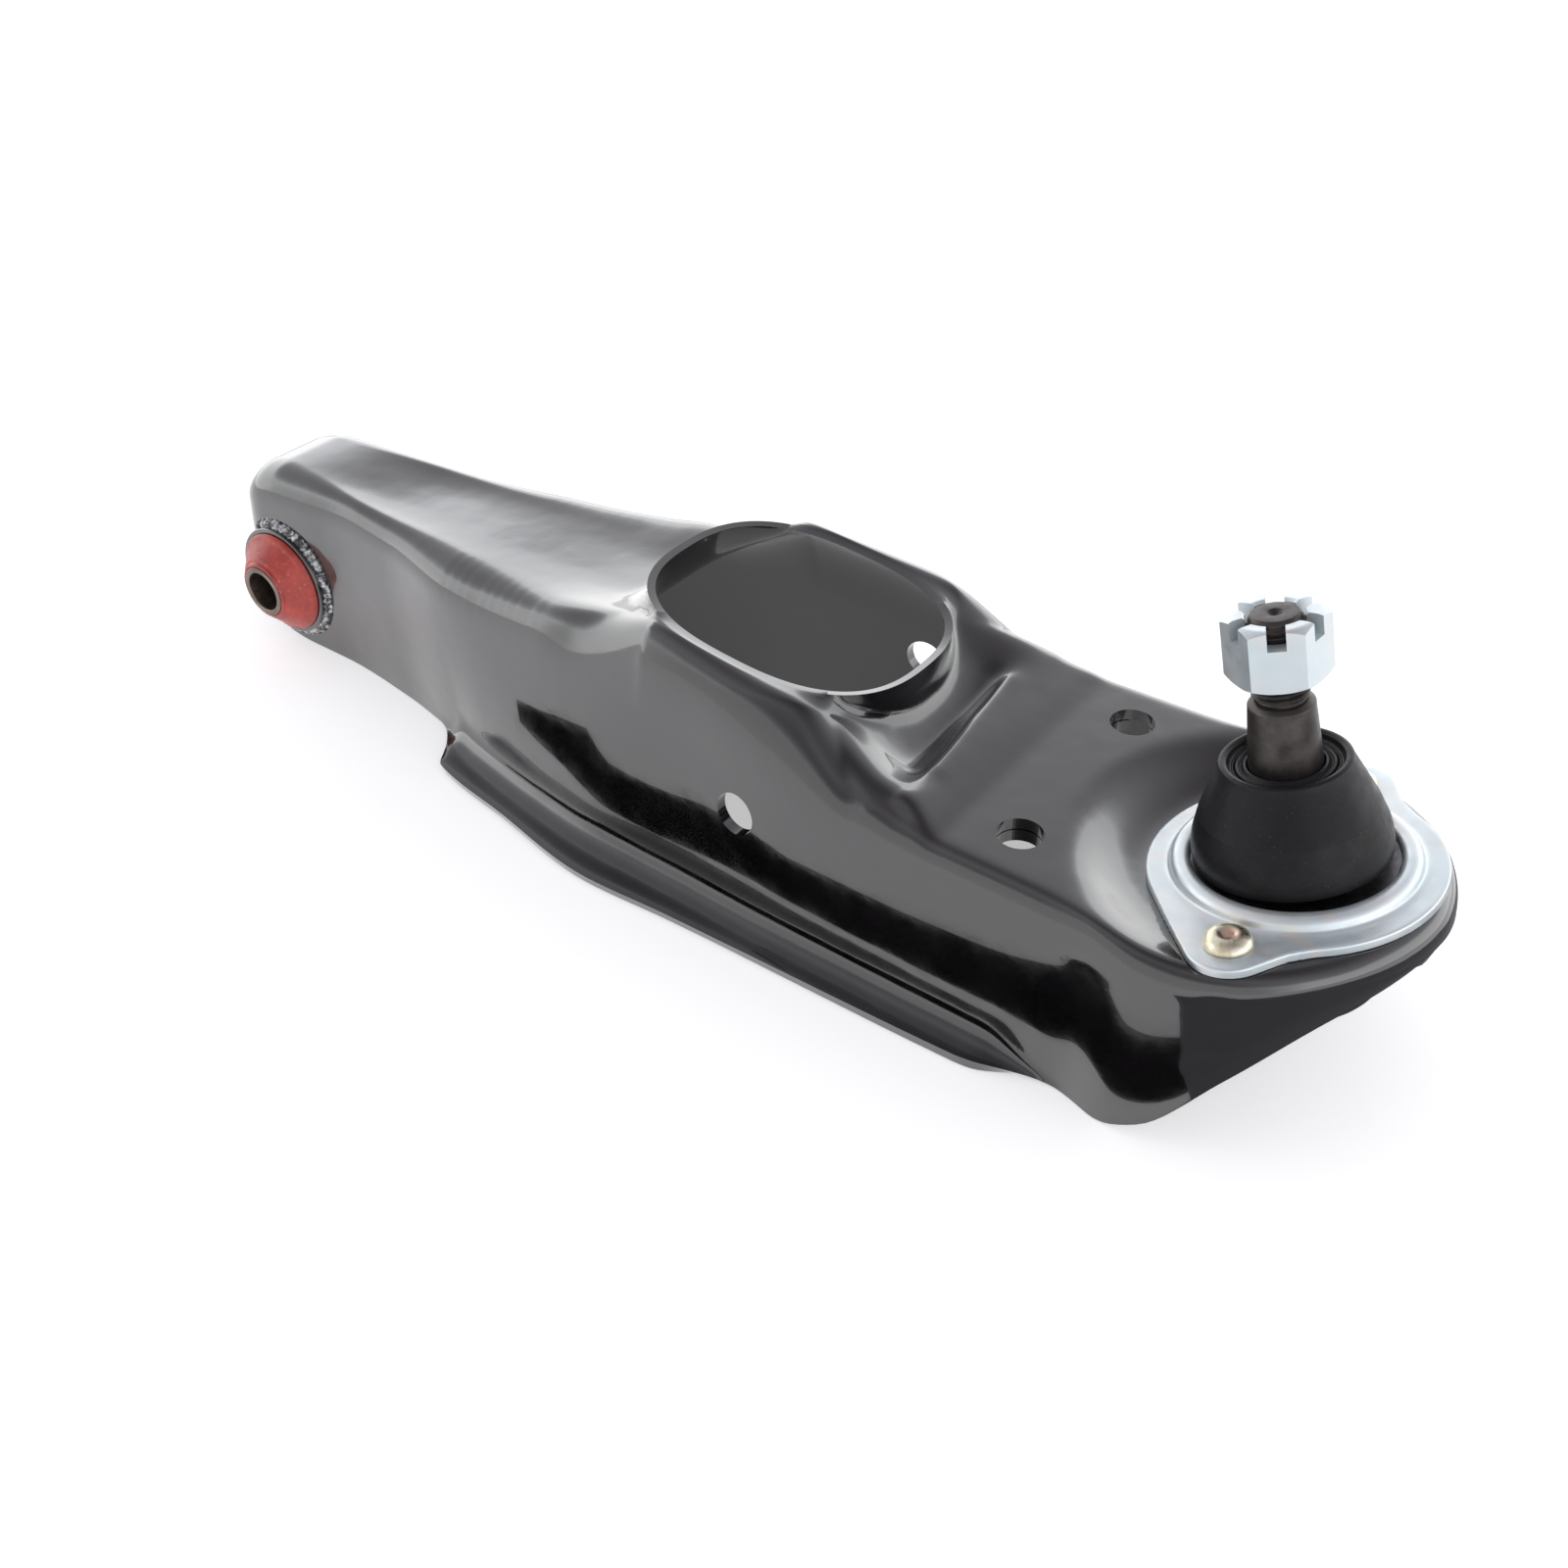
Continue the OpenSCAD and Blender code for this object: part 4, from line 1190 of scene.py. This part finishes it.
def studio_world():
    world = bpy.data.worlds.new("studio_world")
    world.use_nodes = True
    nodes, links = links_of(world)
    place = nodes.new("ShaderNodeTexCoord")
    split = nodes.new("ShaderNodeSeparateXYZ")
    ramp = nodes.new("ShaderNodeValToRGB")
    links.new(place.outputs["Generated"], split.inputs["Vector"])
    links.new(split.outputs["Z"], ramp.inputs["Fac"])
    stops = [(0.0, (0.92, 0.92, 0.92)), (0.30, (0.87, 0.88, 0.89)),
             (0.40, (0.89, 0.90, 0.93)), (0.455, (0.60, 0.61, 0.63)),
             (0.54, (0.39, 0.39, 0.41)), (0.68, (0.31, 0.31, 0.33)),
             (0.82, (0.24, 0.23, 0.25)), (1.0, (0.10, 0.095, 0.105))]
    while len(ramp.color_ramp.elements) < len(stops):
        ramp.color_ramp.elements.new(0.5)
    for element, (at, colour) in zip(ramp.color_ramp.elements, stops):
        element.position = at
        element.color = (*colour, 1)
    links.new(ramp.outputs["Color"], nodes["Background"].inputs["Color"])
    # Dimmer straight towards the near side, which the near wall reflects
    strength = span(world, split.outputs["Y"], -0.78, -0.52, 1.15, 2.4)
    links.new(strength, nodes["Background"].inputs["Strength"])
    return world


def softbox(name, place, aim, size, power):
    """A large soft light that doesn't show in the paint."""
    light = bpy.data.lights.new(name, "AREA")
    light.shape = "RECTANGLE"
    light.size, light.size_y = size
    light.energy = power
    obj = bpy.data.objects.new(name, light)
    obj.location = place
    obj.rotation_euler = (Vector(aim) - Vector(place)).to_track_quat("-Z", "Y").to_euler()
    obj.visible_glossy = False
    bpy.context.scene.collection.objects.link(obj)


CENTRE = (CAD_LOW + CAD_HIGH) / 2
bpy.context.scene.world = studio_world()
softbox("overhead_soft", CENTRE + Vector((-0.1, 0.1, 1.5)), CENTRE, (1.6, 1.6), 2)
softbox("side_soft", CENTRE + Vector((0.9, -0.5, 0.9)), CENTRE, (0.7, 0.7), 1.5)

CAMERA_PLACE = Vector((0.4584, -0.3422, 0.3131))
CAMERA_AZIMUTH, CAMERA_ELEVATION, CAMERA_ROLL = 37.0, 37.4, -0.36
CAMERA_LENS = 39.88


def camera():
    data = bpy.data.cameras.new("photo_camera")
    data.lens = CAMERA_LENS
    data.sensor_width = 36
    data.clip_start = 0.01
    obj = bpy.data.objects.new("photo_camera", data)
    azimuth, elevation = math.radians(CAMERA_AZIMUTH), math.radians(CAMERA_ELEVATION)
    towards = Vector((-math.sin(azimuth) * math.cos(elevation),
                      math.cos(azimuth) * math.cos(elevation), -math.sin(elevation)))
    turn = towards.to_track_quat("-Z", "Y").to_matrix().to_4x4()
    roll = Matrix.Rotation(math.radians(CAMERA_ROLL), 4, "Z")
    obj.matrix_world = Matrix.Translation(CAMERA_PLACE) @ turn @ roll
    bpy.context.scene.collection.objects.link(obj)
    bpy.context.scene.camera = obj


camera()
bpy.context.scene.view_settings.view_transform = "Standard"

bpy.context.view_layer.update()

──────

## What you are asked to do
Every line above should be printed again exactly as it stands.

## Reply
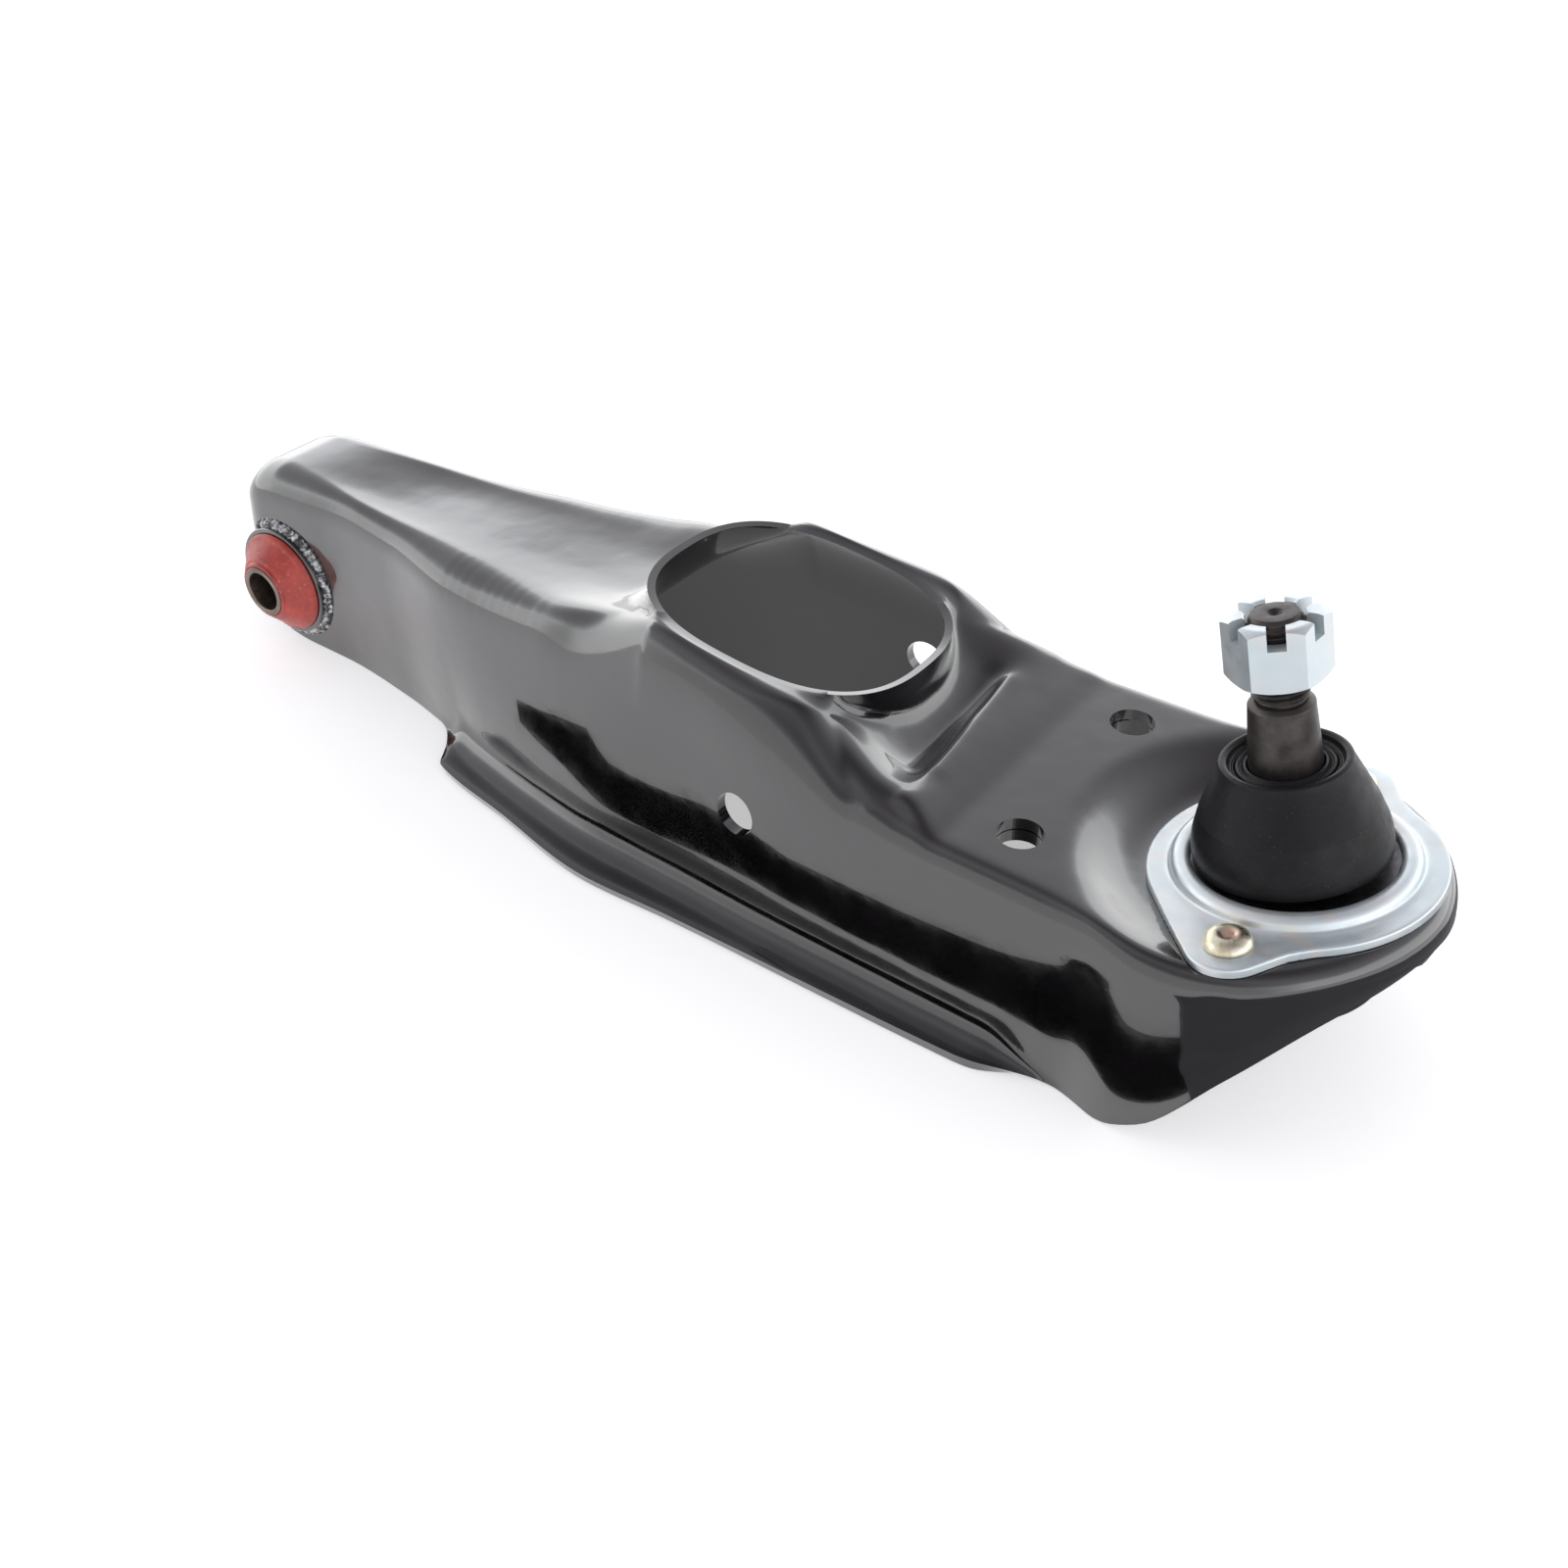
Continue the OpenSCAD and Blender code for this object: part 4, from line 1190 of scene.py. This part finishes it.
def studio_world():
    world = bpy.data.worlds.new("studio_world")
    world.use_nodes = True
    nodes, links = links_of(world)
    place = nodes.new("ShaderNodeTexCoord")
    split = nodes.new("ShaderNodeSeparateXYZ")
    ramp = nodes.new("ShaderNodeValToRGB")
    links.new(place.outputs["Generated"], split.inputs["Vector"])
    links.new(split.outputs["Z"], ramp.inputs["Fac"])
    stops = [(0.0, (0.92, 0.92, 0.92)), (0.30, (0.87, 0.88, 0.89)),
             (0.40, (0.89, 0.90, 0.93)), (0.455, (0.60, 0.61, 0.63)),
             (0.54, (0.39, 0.39, 0.41)), (0.68, (0.31, 0.31, 0.33)),
             (0.82, (0.24, 0.23, 0.25)), (1.0, (0.10, 0.095, 0.105))]
    while len(ramp.color_ramp.elements) < len(stops):
        ramp.color_ramp.elements.new(0.5)
    for element, (at, colour) in zip(ramp.color_ramp.elements, stops):
        element.position = at
        element.color = (*colour, 1)
    links.new(ramp.outputs["Color"], nodes["Background"].inputs["Color"])
    # Dimmer straight towards the near side, which the near wall reflects
    strength = span(world, split.outputs["Y"], -0.78, -0.52, 1.15, 2.4)
    links.new(strength, nodes["Background"].inputs["Strength"])
    return world


def softbox(name, place, aim, size, power):
    """A large soft light that doesn't show in the paint."""
    light = bpy.data.lights.new(name, "AREA")
    light.shape = "RECTANGLE"
    light.size, light.size_y = size
    light.energy = power
    obj = bpy.data.objects.new(name, light)
    obj.location = place
    obj.rotation_euler = (Vector(aim) - Vector(place)).to_track_quat("-Z", "Y").to_euler()
    obj.visible_glossy = False
    bpy.context.scene.collection.objects.link(obj)


CENTRE = (CAD_LOW + CAD_HIGH) / 2
bpy.context.scene.world = studio_world()
softbox("overhead_soft", CENTRE + Vector((-0.1, 0.1, 1.5)), CENTRE, (1.6, 1.6), 2)
softbox("side_soft", CENTRE + Vector((0.9, -0.5, 0.9)), CENTRE, (0.7, 0.7), 1.5)

CAMERA_PLACE = Vector((0.4584, -0.3422, 0.3131))
CAMERA_AZIMUTH, CAMERA_ELEVATION, CAMERA_ROLL = 37.0, 37.4, -0.36
CAMERA_LENS = 39.88


def camera():
    data = bpy.data.cameras.new("photo_camera")
    data.lens = CAMERA_LENS
    data.sensor_width = 36
    data.clip_start = 0.01
    obj = bpy.data.objects.new("photo_camera", data)
    azimuth, elevation = math.radians(CAMERA_AZIMUTH), math.radians(CAMERA_ELEVATION)
    towards = Vector((-math.sin(azimuth) * math.cos(elevation),
                      math.cos(azimuth) * math.cos(elevation), -math.sin(elevation)))
    turn = towards.to_track_quat("-Z", "Y").to_matrix().to_4x4()
    roll = Matrix.Rotation(math.radians(CAMERA_ROLL), 4, "Z")
    obj.matrix_world = Matrix.Translation(CAMERA_PLACE) @ turn @ roll
    bpy.context.scene.collection.objects.link(obj)
    bpy.context.scene.camera = obj


camera()
bpy.context.scene.view_settings.view_transform = "Standard"

bpy.context.view_layer.update()